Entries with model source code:
##########
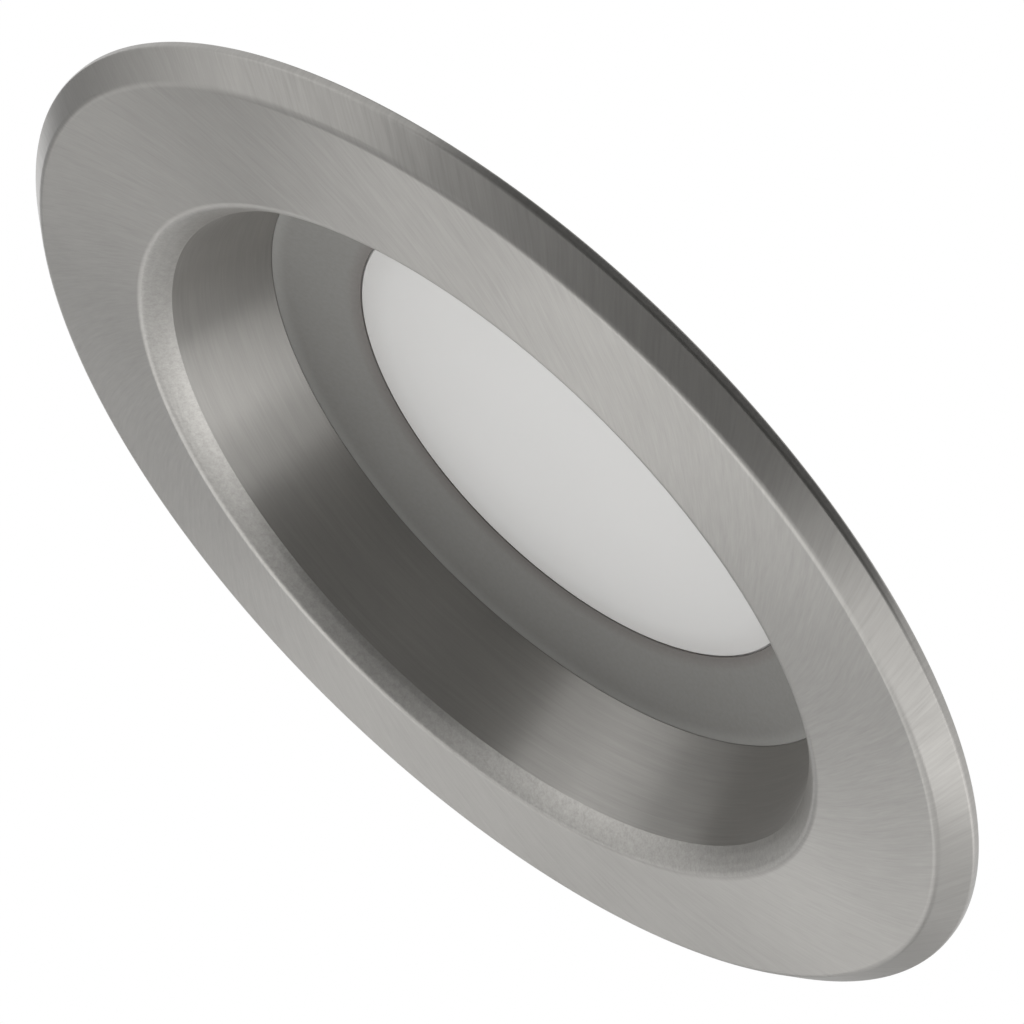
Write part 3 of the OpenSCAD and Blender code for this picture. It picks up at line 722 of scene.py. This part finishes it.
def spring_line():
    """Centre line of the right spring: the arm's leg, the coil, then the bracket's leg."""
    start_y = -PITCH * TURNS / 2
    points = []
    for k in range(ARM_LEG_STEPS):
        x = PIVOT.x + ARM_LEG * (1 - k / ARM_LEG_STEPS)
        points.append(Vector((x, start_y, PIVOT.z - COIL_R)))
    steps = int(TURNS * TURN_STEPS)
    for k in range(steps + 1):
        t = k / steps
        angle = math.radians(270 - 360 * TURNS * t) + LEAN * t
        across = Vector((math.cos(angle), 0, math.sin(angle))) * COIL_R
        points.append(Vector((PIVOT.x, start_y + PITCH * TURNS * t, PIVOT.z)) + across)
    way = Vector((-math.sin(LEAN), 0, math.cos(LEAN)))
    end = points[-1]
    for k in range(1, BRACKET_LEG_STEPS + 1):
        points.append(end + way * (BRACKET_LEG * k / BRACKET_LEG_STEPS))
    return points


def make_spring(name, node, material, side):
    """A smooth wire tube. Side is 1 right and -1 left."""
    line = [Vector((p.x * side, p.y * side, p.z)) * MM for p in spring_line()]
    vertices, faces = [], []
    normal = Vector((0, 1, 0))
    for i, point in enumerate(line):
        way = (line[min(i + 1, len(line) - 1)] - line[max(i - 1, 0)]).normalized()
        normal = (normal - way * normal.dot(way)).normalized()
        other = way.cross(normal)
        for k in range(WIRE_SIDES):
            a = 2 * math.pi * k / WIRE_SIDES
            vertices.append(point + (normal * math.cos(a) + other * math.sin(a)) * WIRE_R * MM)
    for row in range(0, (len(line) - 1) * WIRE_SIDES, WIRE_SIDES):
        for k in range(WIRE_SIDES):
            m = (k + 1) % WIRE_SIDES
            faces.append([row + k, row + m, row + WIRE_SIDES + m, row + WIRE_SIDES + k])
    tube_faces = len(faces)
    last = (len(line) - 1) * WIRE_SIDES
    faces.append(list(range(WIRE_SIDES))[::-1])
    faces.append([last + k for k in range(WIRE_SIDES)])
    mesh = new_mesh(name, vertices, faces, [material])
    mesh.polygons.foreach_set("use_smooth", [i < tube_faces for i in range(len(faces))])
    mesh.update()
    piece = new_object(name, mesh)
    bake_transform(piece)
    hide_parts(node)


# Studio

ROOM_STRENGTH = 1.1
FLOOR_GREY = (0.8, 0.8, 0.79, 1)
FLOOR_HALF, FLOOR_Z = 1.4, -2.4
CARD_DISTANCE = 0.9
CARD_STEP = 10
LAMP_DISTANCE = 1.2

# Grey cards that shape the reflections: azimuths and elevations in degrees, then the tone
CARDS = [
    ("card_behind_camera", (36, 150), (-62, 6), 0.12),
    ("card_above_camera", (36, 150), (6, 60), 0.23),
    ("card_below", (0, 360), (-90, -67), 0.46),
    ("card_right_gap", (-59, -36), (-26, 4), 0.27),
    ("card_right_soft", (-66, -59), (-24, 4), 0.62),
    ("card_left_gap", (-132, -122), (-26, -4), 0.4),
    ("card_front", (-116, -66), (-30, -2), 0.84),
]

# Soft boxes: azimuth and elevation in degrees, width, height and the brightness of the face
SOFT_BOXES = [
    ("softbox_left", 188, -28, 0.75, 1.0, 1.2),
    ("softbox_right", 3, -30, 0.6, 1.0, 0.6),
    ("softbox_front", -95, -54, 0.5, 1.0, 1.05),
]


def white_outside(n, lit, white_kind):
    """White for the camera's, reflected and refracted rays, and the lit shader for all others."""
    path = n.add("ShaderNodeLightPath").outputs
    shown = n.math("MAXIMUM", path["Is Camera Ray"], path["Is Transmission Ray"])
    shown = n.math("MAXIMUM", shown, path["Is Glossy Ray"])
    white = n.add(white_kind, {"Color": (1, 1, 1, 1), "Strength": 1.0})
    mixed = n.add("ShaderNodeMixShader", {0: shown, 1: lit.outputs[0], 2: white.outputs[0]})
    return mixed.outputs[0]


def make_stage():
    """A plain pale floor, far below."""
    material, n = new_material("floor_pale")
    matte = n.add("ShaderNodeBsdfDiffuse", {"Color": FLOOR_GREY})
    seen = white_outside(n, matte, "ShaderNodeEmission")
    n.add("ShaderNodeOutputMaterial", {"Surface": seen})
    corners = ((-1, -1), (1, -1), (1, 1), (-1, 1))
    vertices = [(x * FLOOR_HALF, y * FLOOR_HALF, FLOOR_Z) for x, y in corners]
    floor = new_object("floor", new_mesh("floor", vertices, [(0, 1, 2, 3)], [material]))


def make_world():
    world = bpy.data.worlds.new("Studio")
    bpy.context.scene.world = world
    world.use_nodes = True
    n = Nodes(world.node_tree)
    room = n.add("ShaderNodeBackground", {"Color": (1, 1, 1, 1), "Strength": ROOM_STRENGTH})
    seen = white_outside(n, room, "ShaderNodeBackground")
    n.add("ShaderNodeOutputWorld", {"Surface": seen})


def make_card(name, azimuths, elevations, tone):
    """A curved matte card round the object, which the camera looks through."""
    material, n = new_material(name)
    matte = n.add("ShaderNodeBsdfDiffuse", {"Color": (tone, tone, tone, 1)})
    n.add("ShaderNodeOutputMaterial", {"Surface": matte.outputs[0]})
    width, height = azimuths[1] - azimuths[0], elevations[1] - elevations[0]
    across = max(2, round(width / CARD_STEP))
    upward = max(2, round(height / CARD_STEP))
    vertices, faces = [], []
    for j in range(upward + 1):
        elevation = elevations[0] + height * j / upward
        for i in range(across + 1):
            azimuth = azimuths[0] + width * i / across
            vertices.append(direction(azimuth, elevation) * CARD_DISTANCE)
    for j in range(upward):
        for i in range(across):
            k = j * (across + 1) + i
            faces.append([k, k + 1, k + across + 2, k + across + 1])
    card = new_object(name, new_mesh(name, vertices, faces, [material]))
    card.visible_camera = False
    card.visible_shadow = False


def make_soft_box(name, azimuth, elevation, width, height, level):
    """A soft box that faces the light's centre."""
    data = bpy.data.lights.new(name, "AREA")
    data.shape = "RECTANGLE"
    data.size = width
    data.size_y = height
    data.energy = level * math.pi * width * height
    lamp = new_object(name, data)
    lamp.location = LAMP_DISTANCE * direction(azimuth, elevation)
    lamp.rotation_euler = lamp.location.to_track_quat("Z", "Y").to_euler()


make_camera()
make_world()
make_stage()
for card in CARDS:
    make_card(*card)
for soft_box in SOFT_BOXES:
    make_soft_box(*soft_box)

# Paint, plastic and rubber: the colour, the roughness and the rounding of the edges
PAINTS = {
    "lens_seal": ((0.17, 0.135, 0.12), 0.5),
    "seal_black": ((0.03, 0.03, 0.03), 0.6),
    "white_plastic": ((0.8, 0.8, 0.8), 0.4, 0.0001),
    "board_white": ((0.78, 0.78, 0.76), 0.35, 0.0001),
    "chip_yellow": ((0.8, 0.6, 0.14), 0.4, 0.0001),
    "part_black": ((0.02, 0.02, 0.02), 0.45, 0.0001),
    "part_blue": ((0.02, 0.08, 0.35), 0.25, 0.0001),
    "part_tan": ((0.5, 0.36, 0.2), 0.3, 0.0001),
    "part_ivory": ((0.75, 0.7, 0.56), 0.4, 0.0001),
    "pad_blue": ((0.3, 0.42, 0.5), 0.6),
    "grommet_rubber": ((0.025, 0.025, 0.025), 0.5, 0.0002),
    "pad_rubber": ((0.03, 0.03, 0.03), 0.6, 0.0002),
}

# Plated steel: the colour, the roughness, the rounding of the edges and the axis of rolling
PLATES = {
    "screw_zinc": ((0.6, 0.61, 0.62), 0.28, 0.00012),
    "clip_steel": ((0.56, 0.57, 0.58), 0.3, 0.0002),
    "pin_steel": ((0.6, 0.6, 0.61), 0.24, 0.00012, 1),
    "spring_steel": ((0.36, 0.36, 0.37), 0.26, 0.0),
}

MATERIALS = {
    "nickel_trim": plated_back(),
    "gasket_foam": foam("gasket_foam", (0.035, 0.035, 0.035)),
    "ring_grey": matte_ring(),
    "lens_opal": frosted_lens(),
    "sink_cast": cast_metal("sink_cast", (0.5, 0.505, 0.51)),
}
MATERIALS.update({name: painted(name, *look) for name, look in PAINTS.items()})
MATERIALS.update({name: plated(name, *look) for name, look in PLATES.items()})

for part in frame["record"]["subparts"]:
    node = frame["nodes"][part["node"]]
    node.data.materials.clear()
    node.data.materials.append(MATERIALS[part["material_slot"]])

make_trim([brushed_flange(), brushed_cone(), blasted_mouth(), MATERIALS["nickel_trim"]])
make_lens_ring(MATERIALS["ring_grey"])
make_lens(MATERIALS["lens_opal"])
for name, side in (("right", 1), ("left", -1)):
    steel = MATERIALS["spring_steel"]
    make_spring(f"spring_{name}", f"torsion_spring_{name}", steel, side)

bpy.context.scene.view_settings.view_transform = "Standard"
##########
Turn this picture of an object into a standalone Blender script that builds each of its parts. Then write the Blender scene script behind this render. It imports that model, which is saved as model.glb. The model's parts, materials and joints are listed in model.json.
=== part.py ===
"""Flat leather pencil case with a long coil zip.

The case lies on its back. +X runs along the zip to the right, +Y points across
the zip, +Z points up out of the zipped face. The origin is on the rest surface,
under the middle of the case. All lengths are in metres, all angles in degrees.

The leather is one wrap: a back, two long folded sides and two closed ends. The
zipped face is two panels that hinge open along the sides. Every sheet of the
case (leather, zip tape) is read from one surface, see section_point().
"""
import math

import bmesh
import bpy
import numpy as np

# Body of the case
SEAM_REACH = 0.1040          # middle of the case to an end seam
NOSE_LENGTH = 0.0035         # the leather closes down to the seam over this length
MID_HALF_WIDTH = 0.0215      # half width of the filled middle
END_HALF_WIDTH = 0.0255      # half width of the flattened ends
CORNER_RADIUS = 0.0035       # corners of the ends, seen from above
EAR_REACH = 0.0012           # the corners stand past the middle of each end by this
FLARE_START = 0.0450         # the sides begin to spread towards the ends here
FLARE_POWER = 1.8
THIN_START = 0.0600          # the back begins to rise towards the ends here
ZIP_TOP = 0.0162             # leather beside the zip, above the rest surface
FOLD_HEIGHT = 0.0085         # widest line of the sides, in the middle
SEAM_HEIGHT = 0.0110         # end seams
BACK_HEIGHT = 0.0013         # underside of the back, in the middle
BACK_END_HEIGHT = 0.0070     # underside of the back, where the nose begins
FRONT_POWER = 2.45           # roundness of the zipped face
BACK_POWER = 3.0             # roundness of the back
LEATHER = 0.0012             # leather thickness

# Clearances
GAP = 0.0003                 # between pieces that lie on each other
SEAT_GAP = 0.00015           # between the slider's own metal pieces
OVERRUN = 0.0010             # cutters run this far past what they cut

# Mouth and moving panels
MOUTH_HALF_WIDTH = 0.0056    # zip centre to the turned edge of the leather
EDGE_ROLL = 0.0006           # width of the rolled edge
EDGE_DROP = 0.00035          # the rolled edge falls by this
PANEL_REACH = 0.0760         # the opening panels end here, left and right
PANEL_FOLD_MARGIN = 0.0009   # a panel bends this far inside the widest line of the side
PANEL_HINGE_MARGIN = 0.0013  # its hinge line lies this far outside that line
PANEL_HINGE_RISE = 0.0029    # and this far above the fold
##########
Problem — Begin with the line that has "Turn this picture" in the listing above and end after the line that has "under the middle"; output those lines exactly.

Result of this task —
Turn this picture of an object into a standalone Blender script that builds each of its parts. Then write the Blender scene script behind this render. It imports that model, which is saved as model.glb. The model's parts, materials and joints are listed in model.json.
=== part.py ===
"""Flat leather pencil case with a long coil zip.

The case lies on its back. +X runs along the zip to the right, +Y points across
the zip, +Z points up out of the zipped face. The origin is on the rest surface,
under the middle of the case. All lengths are in metres, all angles in degrees.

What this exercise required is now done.